Written request - Pull out the lines from the line containing "left_terminal_block();" through the line containing "obj.data.transform(world)", both lines included, and copy them exactly.

Information shown -
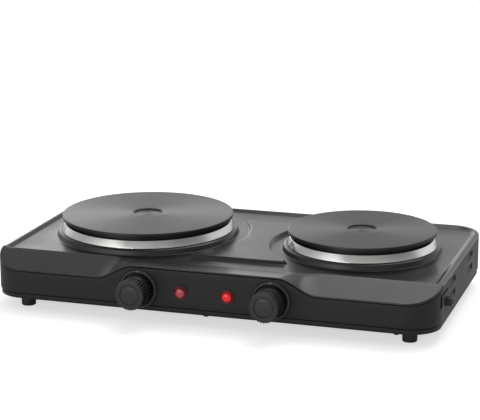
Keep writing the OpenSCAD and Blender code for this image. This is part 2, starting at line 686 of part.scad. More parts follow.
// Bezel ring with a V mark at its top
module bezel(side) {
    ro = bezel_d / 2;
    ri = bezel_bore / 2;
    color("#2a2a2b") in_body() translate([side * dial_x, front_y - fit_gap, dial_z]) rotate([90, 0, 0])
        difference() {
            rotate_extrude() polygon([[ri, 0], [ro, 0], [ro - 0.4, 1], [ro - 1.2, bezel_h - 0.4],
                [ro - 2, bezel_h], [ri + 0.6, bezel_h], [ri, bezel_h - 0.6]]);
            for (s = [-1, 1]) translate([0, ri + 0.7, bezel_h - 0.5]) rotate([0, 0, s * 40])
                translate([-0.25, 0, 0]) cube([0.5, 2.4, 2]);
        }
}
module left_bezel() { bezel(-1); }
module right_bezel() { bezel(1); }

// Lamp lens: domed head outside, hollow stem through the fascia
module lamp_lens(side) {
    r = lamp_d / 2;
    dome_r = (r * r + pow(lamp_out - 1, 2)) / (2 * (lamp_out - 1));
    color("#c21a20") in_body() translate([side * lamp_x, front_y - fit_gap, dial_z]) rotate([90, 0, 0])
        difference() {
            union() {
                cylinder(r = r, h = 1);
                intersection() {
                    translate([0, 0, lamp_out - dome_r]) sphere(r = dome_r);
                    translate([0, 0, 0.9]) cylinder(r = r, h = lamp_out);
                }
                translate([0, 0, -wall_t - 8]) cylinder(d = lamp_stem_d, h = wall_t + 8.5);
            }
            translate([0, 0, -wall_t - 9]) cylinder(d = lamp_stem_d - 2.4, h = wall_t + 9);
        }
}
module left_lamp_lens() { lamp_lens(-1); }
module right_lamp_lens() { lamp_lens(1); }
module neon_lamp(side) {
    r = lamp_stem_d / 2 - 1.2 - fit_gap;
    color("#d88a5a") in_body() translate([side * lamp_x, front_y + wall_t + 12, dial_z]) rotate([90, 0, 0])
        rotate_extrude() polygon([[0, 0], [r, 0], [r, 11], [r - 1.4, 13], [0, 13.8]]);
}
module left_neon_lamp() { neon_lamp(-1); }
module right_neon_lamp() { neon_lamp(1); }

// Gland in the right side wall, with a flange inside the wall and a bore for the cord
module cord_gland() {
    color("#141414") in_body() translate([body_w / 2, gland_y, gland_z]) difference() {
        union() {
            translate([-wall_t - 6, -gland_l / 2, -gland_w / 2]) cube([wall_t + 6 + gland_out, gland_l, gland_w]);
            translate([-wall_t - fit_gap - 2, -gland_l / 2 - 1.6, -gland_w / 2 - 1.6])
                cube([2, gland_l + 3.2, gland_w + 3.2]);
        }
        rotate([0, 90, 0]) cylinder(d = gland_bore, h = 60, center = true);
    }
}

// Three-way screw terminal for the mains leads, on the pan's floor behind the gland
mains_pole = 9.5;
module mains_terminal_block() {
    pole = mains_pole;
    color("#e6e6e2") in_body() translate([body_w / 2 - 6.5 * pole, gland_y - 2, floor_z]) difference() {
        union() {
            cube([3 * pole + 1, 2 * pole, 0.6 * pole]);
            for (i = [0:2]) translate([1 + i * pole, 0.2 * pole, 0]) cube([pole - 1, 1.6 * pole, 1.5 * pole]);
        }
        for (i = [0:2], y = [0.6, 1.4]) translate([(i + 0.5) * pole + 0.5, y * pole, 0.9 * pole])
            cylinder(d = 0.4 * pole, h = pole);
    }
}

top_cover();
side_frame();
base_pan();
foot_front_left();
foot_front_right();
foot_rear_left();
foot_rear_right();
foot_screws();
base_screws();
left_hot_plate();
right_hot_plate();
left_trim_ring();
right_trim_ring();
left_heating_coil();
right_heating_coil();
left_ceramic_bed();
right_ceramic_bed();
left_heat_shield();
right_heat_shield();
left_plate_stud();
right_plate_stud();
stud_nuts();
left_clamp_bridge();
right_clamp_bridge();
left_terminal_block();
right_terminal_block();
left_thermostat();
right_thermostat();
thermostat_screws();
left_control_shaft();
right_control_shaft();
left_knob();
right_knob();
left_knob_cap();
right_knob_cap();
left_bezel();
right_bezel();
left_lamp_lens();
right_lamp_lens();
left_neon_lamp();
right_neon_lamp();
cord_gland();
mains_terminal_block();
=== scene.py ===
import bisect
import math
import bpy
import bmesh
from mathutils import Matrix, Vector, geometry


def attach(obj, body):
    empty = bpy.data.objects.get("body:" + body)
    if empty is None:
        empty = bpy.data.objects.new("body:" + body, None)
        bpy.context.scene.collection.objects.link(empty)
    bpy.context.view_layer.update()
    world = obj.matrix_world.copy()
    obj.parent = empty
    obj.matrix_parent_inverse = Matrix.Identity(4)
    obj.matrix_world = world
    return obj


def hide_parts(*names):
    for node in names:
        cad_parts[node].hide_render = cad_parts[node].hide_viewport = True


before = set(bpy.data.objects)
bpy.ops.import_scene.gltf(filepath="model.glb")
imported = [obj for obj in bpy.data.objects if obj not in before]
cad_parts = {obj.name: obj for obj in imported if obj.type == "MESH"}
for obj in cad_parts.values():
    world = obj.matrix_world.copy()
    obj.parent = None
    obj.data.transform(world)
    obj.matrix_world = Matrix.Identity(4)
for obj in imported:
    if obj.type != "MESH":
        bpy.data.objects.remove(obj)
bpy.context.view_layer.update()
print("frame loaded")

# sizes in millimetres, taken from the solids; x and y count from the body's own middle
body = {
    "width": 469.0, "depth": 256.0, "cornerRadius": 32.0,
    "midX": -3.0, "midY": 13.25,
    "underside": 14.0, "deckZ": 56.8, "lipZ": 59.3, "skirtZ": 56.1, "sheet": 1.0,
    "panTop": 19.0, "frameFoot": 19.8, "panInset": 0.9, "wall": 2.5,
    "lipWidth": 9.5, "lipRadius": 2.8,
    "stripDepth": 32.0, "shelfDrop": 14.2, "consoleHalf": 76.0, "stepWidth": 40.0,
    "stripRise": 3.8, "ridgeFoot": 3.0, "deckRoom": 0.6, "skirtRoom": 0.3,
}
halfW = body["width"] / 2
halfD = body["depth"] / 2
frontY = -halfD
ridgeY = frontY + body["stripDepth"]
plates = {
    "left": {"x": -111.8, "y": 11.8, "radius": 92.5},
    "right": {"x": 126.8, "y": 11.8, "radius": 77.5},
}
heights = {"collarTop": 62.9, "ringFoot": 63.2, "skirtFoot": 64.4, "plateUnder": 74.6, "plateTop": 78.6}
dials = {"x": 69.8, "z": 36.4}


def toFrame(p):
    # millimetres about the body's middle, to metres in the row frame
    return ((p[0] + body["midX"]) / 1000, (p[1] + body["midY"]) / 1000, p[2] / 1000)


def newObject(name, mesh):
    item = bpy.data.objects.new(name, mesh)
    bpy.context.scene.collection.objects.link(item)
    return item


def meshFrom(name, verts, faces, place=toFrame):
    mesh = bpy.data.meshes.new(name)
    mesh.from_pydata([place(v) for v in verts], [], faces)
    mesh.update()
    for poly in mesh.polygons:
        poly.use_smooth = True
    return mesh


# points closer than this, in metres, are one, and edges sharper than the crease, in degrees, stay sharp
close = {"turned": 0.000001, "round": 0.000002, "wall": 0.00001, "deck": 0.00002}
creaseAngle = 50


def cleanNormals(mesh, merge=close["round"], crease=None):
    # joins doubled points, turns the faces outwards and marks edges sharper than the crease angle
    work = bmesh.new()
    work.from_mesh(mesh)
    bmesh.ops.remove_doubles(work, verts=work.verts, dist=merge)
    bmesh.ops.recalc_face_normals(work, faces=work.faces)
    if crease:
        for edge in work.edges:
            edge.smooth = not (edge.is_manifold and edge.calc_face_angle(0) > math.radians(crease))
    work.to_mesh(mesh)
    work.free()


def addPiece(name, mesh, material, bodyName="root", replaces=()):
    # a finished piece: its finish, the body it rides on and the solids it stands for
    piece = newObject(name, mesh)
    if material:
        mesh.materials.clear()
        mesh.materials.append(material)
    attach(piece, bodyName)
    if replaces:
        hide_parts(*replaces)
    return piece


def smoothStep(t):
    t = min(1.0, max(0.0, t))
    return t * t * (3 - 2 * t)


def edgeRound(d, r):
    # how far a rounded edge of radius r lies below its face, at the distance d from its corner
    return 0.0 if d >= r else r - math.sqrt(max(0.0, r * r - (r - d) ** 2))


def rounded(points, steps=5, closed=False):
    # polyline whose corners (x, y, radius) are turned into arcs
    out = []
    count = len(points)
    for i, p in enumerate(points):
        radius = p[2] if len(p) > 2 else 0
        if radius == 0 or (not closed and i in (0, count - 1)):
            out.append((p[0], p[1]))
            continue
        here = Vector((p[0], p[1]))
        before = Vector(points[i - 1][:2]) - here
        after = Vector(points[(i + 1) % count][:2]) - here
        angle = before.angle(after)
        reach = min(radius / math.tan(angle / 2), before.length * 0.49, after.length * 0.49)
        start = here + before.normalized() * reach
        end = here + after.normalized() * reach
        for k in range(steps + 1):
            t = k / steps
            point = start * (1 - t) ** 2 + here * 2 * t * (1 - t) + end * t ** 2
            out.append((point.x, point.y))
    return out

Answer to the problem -
left_terminal_block();
right_terminal_block();
left_thermostat();
right_thermostat();
thermostat_screws();
left_control_shaft();
right_control_shaft();
left_knob();
right_knob();
left_knob_cap();
right_knob_cap();
left_bezel();
right_bezel();
left_lamp_lens();
right_lamp_lens();
left_neon_lamp();
right_neon_lamp();
cord_gland();
mains_terminal_block();
=== scene.py ===
import bisect
import math
import bpy
import bmesh
from mathutils import Matrix, Vector, geometry


def attach(obj, body):
    empty = bpy.data.objects.get("body:" + body)
    if empty is None:
        empty = bpy.data.objects.new("body:" + body, None)
        bpy.context.scene.collection.objects.link(empty)
    bpy.context.view_layer.update()
    world = obj.matrix_world.copy()
    obj.parent = empty
    obj.matrix_parent_inverse = Matrix.Identity(4)
    obj.matrix_world = world
    return obj


def hide_parts(*names):
    for node in names:
        cad_parts[node].hide_render = cad_parts[node].hide_viewport = True


before = set(bpy.data.objects)
bpy.ops.import_scene.gltf(filepath="model.glb")
imported = [obj for obj in bpy.data.objects if obj not in before]
cad_parts = {obj.name: obj for obj in imported if obj.type == "MESH"}
for obj in cad_parts.values():
    world = obj.matrix_world.copy()
    obj.parent = None
    obj.data.transform(world)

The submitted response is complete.